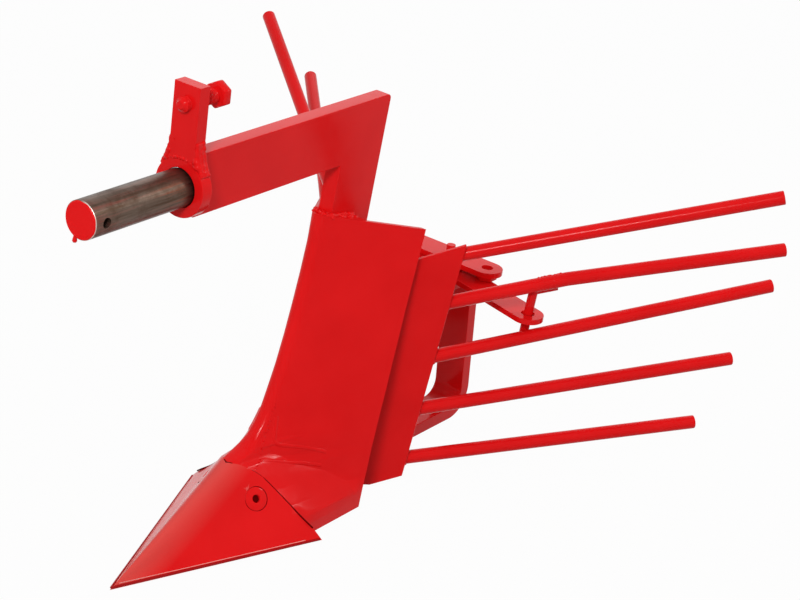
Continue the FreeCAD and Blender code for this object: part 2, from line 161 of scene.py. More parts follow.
def makeEnamel(name, settings, wearAndSheen=None):
    material, tree, output, place = newMaterial(name)
    cloud = addNode(tree, "ShaderNodeTexNoise", {"Scale": 1 / (settings["cloudMm"] * mm), "Detail": 3.0},
                    Vector=place).outputs["Fac"]
    peel = addNode(tree, "ShaderNodeTexNoise", {"Scale": 1 / (settings["peelMm"] * mm), "Detail": 1.0},
                   Vector=place).outputs["Fac"]
    nib = addNode(tree, "ShaderNodeTexVoronoi", {"Scale": 1 / (settings["nibMm"] * mm)}, Vector=place)
    nibHeight = ramp(tree, nib.outputs["Distance"], 0.0, settings["nibSize"], 1.0, 0.0)
    colour = mixColour(tree, ramp(tree, cloud, *settings["cloudRange"]), linear(settings["body"]),
                       linear(settings["thin"]))
    scuff = addNode(tree, "ShaderNodeTexNoise", {"Scale": 1 / (settings["scuffMm"] * mm), "Detail": 6.0,
                                                 "Roughness": 0.7}, Vector=place).outputs["Fac"]
    scuffed = ramp(tree, scuff, *settings["scuffRange"], 0.0, settings["scuffStrength"])
    colour = mixColour(tree, scuffed, colour, linear(settings["dull"]))
    gloss = ramp(tree, scuff, *settings["matRange"], settings["roughness"],
                 settings["roughness"] + settings["matRoughness"])
    if wearAndSheen:
        sharp = addNode(tree, "ShaderNodeNewGeometry").outputs["Pointiness"]
        edge = addNode(tree, "ShaderNodeMath", {"operation": "MULTIPLY"})
        tree.links.new(ramp(tree, sharp, *wearAndSheen["sharpRange"]), edge.inputs[0])
        tree.links.new(ramp(tree, scuff, *wearAndSheen["patchRange"]), edge.inputs[1])
        rub = ramp(tree, edge.outputs[0], *wearAndSheen["rubRange"], 0.0, wearAndSheen["amount"])
        colour = mixColour(tree, rub, colour, linear(wearAndSheen["edge"]))
        # a pale band along the crest: painted reflection
        aside = addNode(tree, "ShaderNodeMath", {"operation": "ABSOLUTE"})
        tree.links.new(addNode(tree, "ShaderNodeSeparateXYZ", Vector=place).outputs["X"], aside.inputs[0])
        near, far = wearAndSheen["crestSheenMm"]
        crest = ramp(tree, aside.outputs[0], near * mm, far * mm, wearAndSheen["amount"], 0.0)
        colour = mixColour(tree, crest, colour, linear(wearAndSheen["crest"]))
    peelBump = addNode(tree, "ShaderNodeBump", {"Strength": settings["peelStrength"],
                                                "Distance": settings["peelDepthMm"] * mm}, Height=peel)
    nibBump = addNode(tree, "ShaderNodeBump", {"Strength": settings["nibStrength"],
                                               "Distance": settings["nibHeightMm"] * mm},
                      Height=nibHeight, Normal=peelBump.outputs["Normal"])
    shader = addNode(tree, "ShaderNodeBsdfPrincipled", {"IOR": settings["ior"]}, Base_Color=colour,
                     Roughness=gloss, Normal=nibBump.outputs["Normal"])
    tree.links.new(shader.outputs[0], output.inputs["Surface"])
    return material


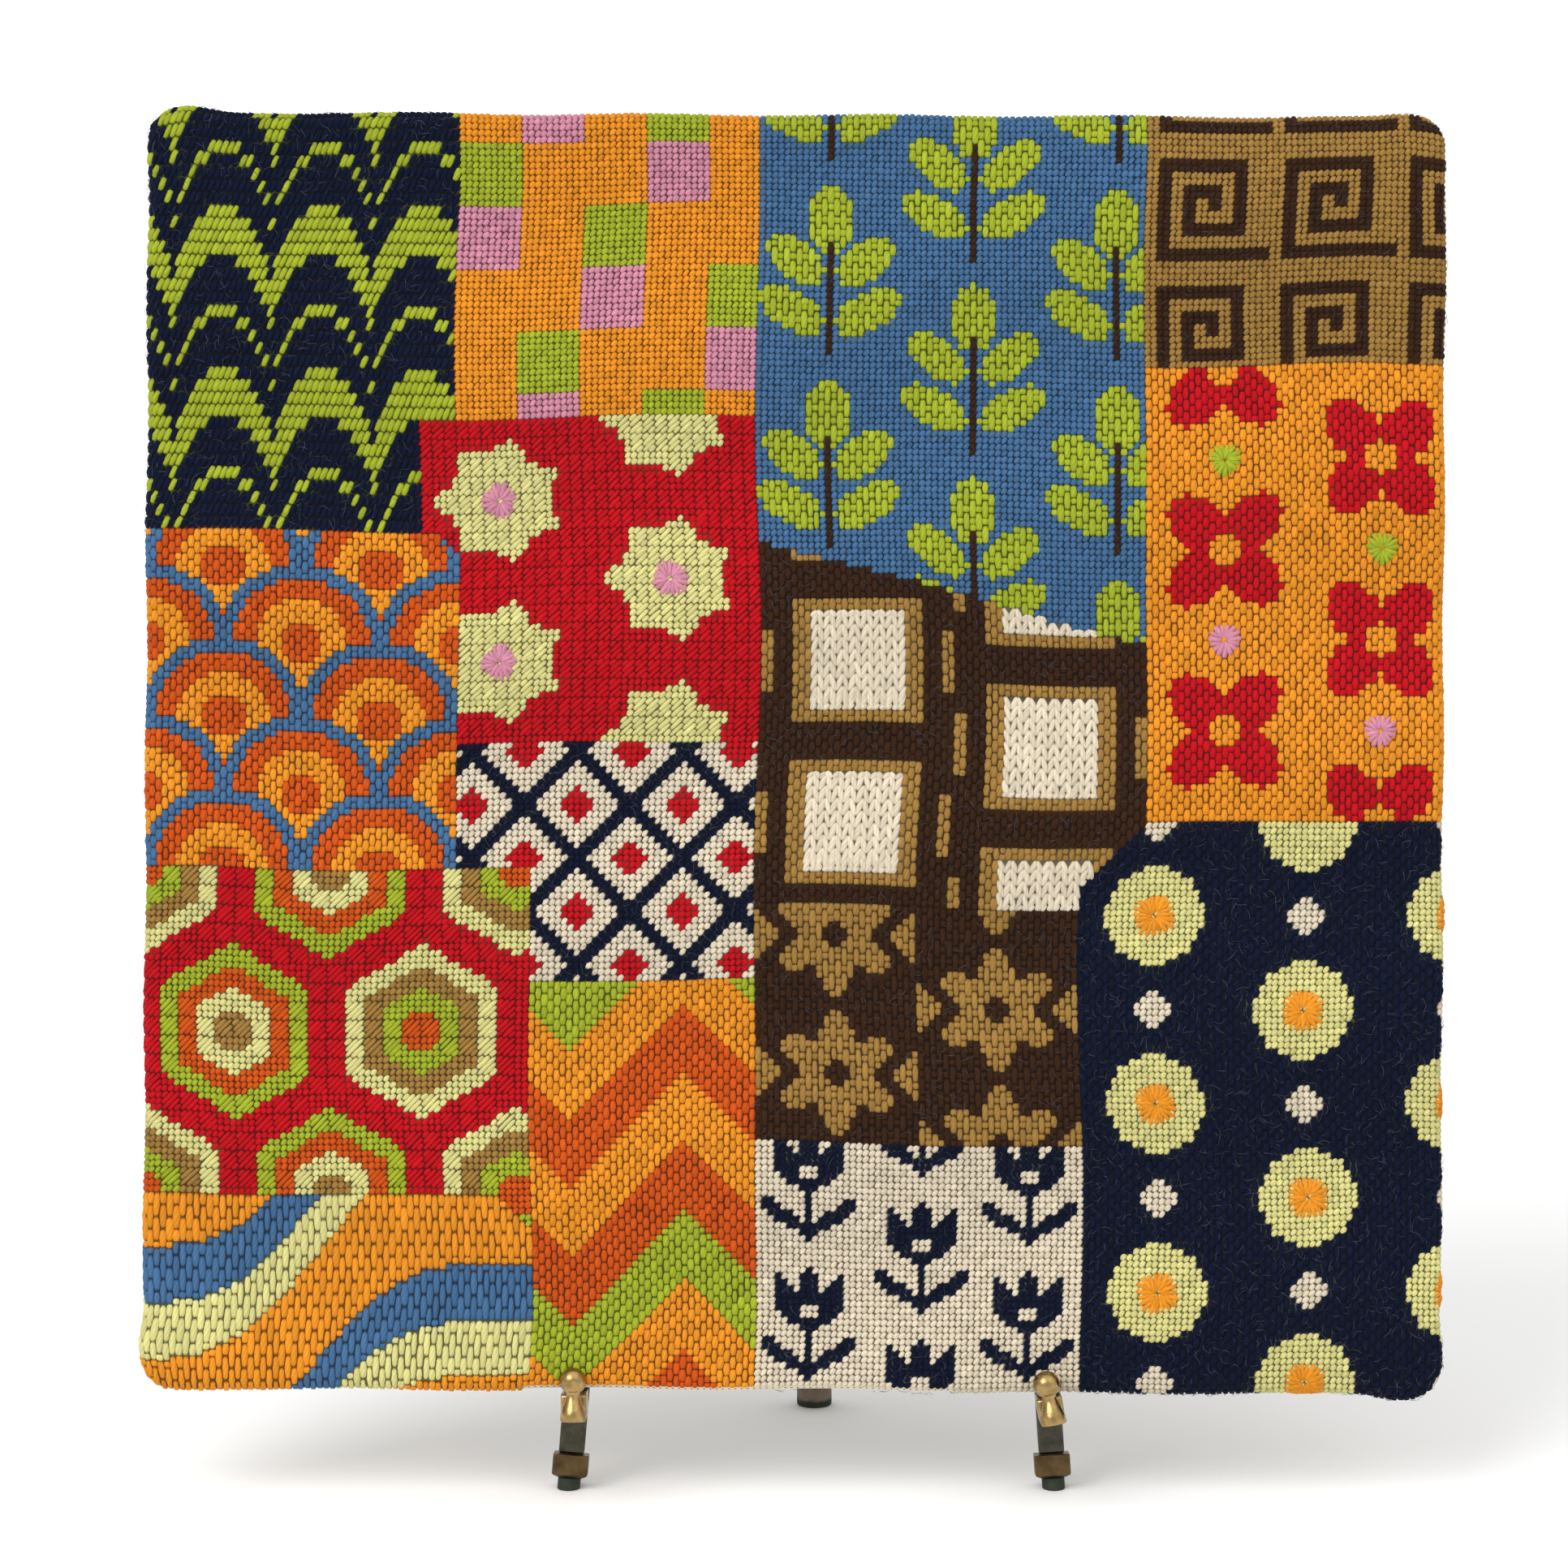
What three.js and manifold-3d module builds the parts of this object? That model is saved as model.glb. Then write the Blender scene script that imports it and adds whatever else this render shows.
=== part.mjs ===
// A square needlepoint canvas panel, stretched round its filling, on a brass display stand.
// Units are millimetres, +Z up. The viewer stands on the -Y side.
// The panel and the stand's front frame are drawn in a leaning group, whose own axes are:
// x to the right, y from the panel's face to its back, z up along the panel, with z = 0 at its bottom edge.

import * as THREE from 'three';
import { mergeVertices } from 'three/addons/utils/BufferGeometryUtils.js';
import Module from 'manifold-3d';

const wasm = await Module();
wasm.setup();

const degrees = Math.PI / 180;

// Driving dimensions
const GAP = 0.3;
const LEAN = 11 * degrees;
const PANEL_RISE = 36.4;

const PANEL = {
  width: 406,
  height: 399.5,
  thickness: 22,
  centreX: -7,
  roll: 0.25 * degrees,
  cornerRadius: 9,
  frontRound: 5,
  backRound: 3,
  crown: 1.2,
  edgeWave: 0.35,
  edgeWaves: 5.5,
  sideWavePhase: 1.1,
  endWavePhase: -0.7,
};

// Near each corner the spare canvas is folded in behind, and swells the edges outward.
// atEnd is the swell of the top or bottom edge there, atSide that of the left or right edge.
const SWELL_FROM_CORNER = 13.5;
const SWELL_SPREAD = 7.5;
const SWELL_REACH = 30;
const CORNERS = [
  { across: -1, up: 1, atEnd: 1.7, atSide: 0.6 },
  { across: 1, up: 1, atEnd: 1.0, atSide: 0.3 },
  { across: 1, up: -1, atEnd: 1.7, atSide: 0.8 },
  { across: -1, up: -1, atEnd: 0.4, atSide: 1.8 },
];

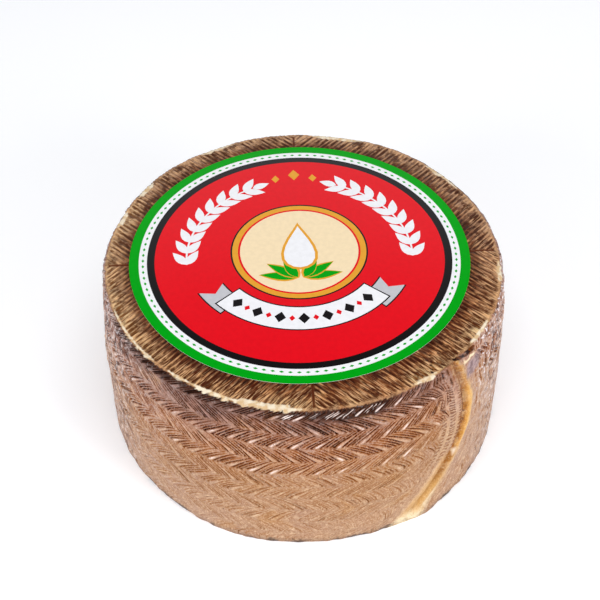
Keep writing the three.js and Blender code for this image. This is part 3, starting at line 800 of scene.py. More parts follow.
def add_wall(surface, edge_ring, edge_azimuths):
    """The rounded top edge, the wall, and the base."""
    columns = bundle_columns(*COLUMNS)
    turns = np.radians(EDGE_TURNS)
    drops = TOP_EDGE * (1 - np.cos(turns))
    cut_off = ROW_HEIGHT - TOP_ROW_HEIGHT
    edge_levels = [(0, (cut_off + drop) / ROW_HEIGHT, HEIGHT - drop) for drop in drops]
    full_radius, azimuths, edge_z, edge_masks = build_wall(edge_levels, columns)
    rings = []
    for level, turn in enumerate(turns):
        azimuth, out = azimuths[level], math.sin(turn)
        worn = smooth(worn_width(azimuth), 0.2, 1.2)
        radius = face_edge(azimuth) + (full_radius[level] - face_edge(azimuth)) * out
        ragged = noise(on_plan(radius, azimuth, edge_z[level]), 2.6, 33)
        radius = radius - 0.3 * worn * out + 0.16 * ragged
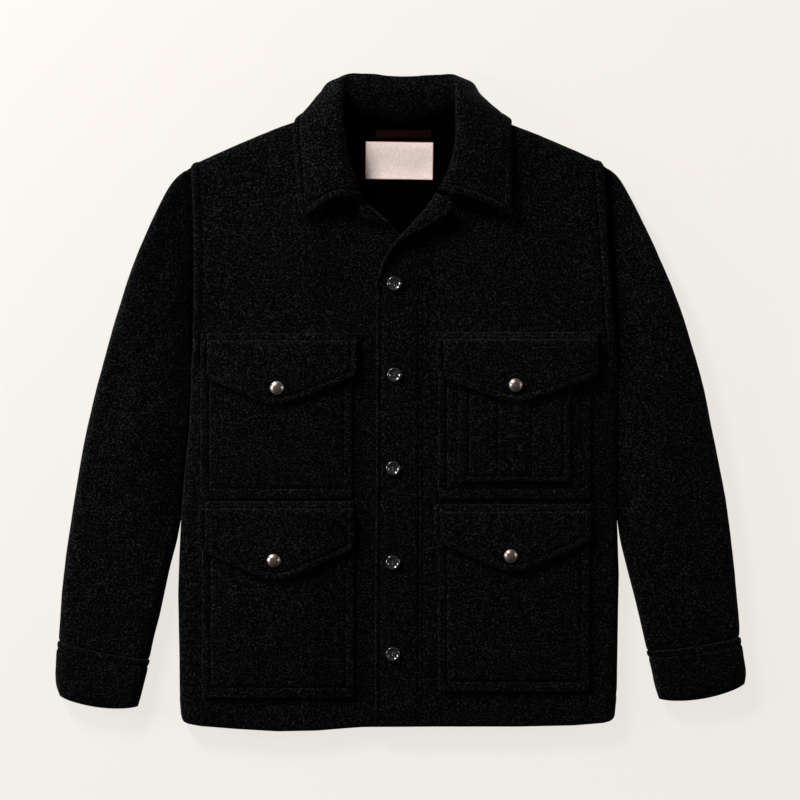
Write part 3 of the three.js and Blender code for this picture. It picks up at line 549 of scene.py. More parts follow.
SNAP_COLORS = [(0.3, (0.07, 0.050, 0.042)), (0.55, (0.19, 0.145, 0.125)), (0.8, (0.40, 0.34, 0.31))]
SNAP_ROUGHNESS = [(0.3, grey(0.26)), (0.7, grey(0.5))]


def wool_material():
    wool = Shading("wool", {"Roughness": 0.95, "Specular IOR Level": 0.006, "Sheen Roughness": 0.4})
    ground = wool.ramp(wool.noise(450, 2.0), WOOL_GROUND)
    ground = wool.mix(1.0, ground, wool.ramp(wool.noise(110), WOOL_MOTTLE), "MULTIPLY")
    flecks = wool.ramp(wool.noise(820, 2.0, 0.5, 0.6), WOOL_FLECKS)
    # The inside attribute mixes in that black and turns the sheen off: real lining on the back's inside,
    # painted shade on the collar stand
    inside = wool.attribute("inside")
    color = wool.mix(inside, wool.mix(flecks, ground, FLECK_COLOR), LINING_AND_SHADE_COLOR)
    outside = wool.math("SUBTRACT", 1.0, inside, clamp=True)
    wool.feed(wool.shader.inputs["Sheen Weight"], wool.math("MULTIPLY", outside, WOOL_SHEEN))
    nap = wool.math("MULTIPLY", wool.noise(700, 3.0, 0.7), 0.6)
    lumps = wool.math("MULTIPLY", wool.noise(240, 2.0, 0.55), 0.9)
    near = wool.math("DIVIDE", wool.math("ABSOLUTE", wool.attribute("stitch")), GROOVE_HALF_WIDTH)
    groove = wool.math("MULTIPLY", wool.math("SUBTRACT", 1.0, near, clamp=True), GROOVE_DEPTH)
    height = wool.math("SUBTRACT", wool.math("ADD", nap, lumps), groove)
    return wool.finish(color, height, 0.8, 0.0012)


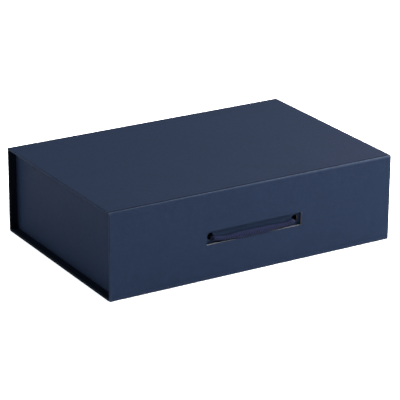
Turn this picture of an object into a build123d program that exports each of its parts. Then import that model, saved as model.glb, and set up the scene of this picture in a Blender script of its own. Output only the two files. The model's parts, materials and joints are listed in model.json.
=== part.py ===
"""Suitcase-style archival box: a paper-covered case closed by a magnetic flap, round a glued-in tray.

+X runs to the right along the flap, +Y to the back, +Z up. The origin is on the surface that the
box stands on, under its middle. All sizes are in millimetres.
"""

import os
from math import cos, radians

from build123d import *

os.makedirs("parts", exist_ok=True)

# ---- Overall size of the closed case ------------------------------------------------------------
case_width = 353.0
case_depth = 235.0
case_height = 99.4

# ---- Sheet stock --------------------------------------------------------------------------------
case_board = 2.5
tray_board = 2.0
cover_paper = 0.2
lining_paper = 0.2
stay_paper = 0.1

# ---- Fits between the case and the tray ---------------------------------------------------------
end_overhang = 8.8
flap_gap = 1.2
lid_gap = 0.3
floor_gap = 0.5

# ---- Paper laps ---------------------------------------------------------------------------------
turn_in = 3.0
rim_turn_in = 15.0
under_lap = 15.0
stay_leg = 20.0

# ---- Slot for the strap, and the strap ----------------------------------------------------------
slot_length = 120.0
slot_height = 15.0
slot_centre_height = 47.6
strap_hole_inset = 7.0
strap_hole_radius = 4.0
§
§ THE REQUEST
Extract the lines of the preceding material that run from the line with "Write part 3" through the line with "SNAP_ROUGHNESS = [(0.3, grey(0.26)), (0.7, grey(0.5))]", inclusive, reproducing them exactly and adding nothing.

§ RESPONSE TO THE EXERCISE
Write part 3 of the three.js and Blender code for this picture. It picks up at line 549 of scene.py. More parts follow.
SNAP_COLORS = [(0.3, (0.07, 0.050, 0.042)), (0.55, (0.19, 0.145, 0.125)), (0.8, (0.40, 0.34, 0.31))]
SNAP_ROUGHNESS = [(0.3, grey(0.26)), (0.7, grey(0.5))]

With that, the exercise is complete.